When Santiago and Ochoa recorded their third-place performance at the APBA Worlds in Key West last November, Zero Cavity shot out to a quick lead and ran in first place for several laps. However, the water was choppy, and two larger boats eventually overtook Santiago’s 38-foot Cigarette. “On the water, size matters—the longer the boat, the faster it is,” says Santiago. “So it was just a matter of time before the bigger boats in my class passed me. Still, I’m happy with how we did, and I loved every minute of it.”

What pleased Santiago just as much as his third-place finish was the star treatment he received after the race. Santiago, his family, and his crew enjoyed the admiration of the locals—hardly the type of attention that a dentist is used to attracting. Racing fans, who traveled to Key West from as far as California to watch the event, flocked around Santi-ago to ask for autographs and admire Zero Cavity. “The city made a big deal out of the races, so we were treated like visiting royalty everywhere we went,” he says. “These are the kinds of things that make being a racer so worthwhile.”
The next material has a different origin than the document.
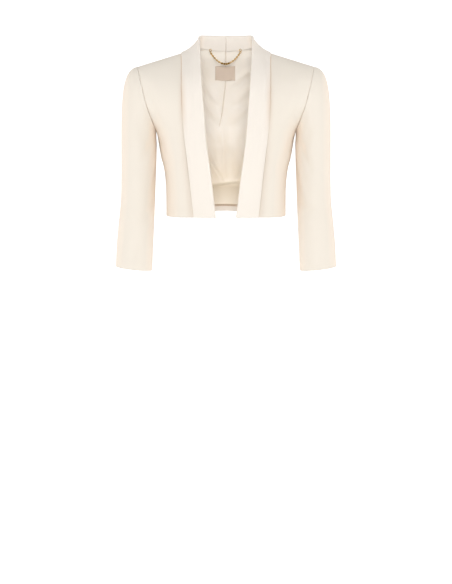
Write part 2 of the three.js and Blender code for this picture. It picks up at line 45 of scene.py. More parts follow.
# Thicknesses and gaps. Cloth that is sewn edge to edge nearly meets, and the stand dips behind the neck seam.
SEAM_GAP = 0.3
CLOTH = 2.0
COLLAR_CLOTH = 2.0
LINING_CLOTH = 1.0
HEM_CLOTH = 1.5
LABEL_CLOTH = 0.8
LAID_GAP = 0.4
SEWN = 0.02
NECK_SEAM = -0.3

# Levels
SIDE_HEM = -365.5
FRONT_HEM = -364
BACK_HEM = -361
UNDERARM = -175
SHOULDER_TIP = -28

# Shoulder line and neck
RIDGE_AT_CENTRE = 34.3
SHOULDER_SLOPE = 0.31
NECK_RISE = 6
NECK_RISE_REACH = 84
RIDGE_ROUNDING = 10
NECK_HALF_WIDTH = 66
BACK_NECK = 5.5
FRONT_FALL_HEIGHT = 110
BACK_FALL_HEIGHT = 100


def table(columns, *rows):
    """A short table as a dictionary from each column's name to its values."""
    return dict(zip(columns.split(), np.array(rows, float).T))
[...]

For Santiago, however, there are also other, less selfish reasons for being a racer. He works with Big Brothers Big Sisters of America, Ronald McDonald House Charities, and the Make-A-Wish Foundation, giving rides to ill and disadvantaged children. “For just a few moments, as we fly across the water, these kids can forget all their problems and be happy,” says Santiago. “It’s the same for me. During the week, I’m 100 percent a dentist, but I can’t wait to get back out on the water again.”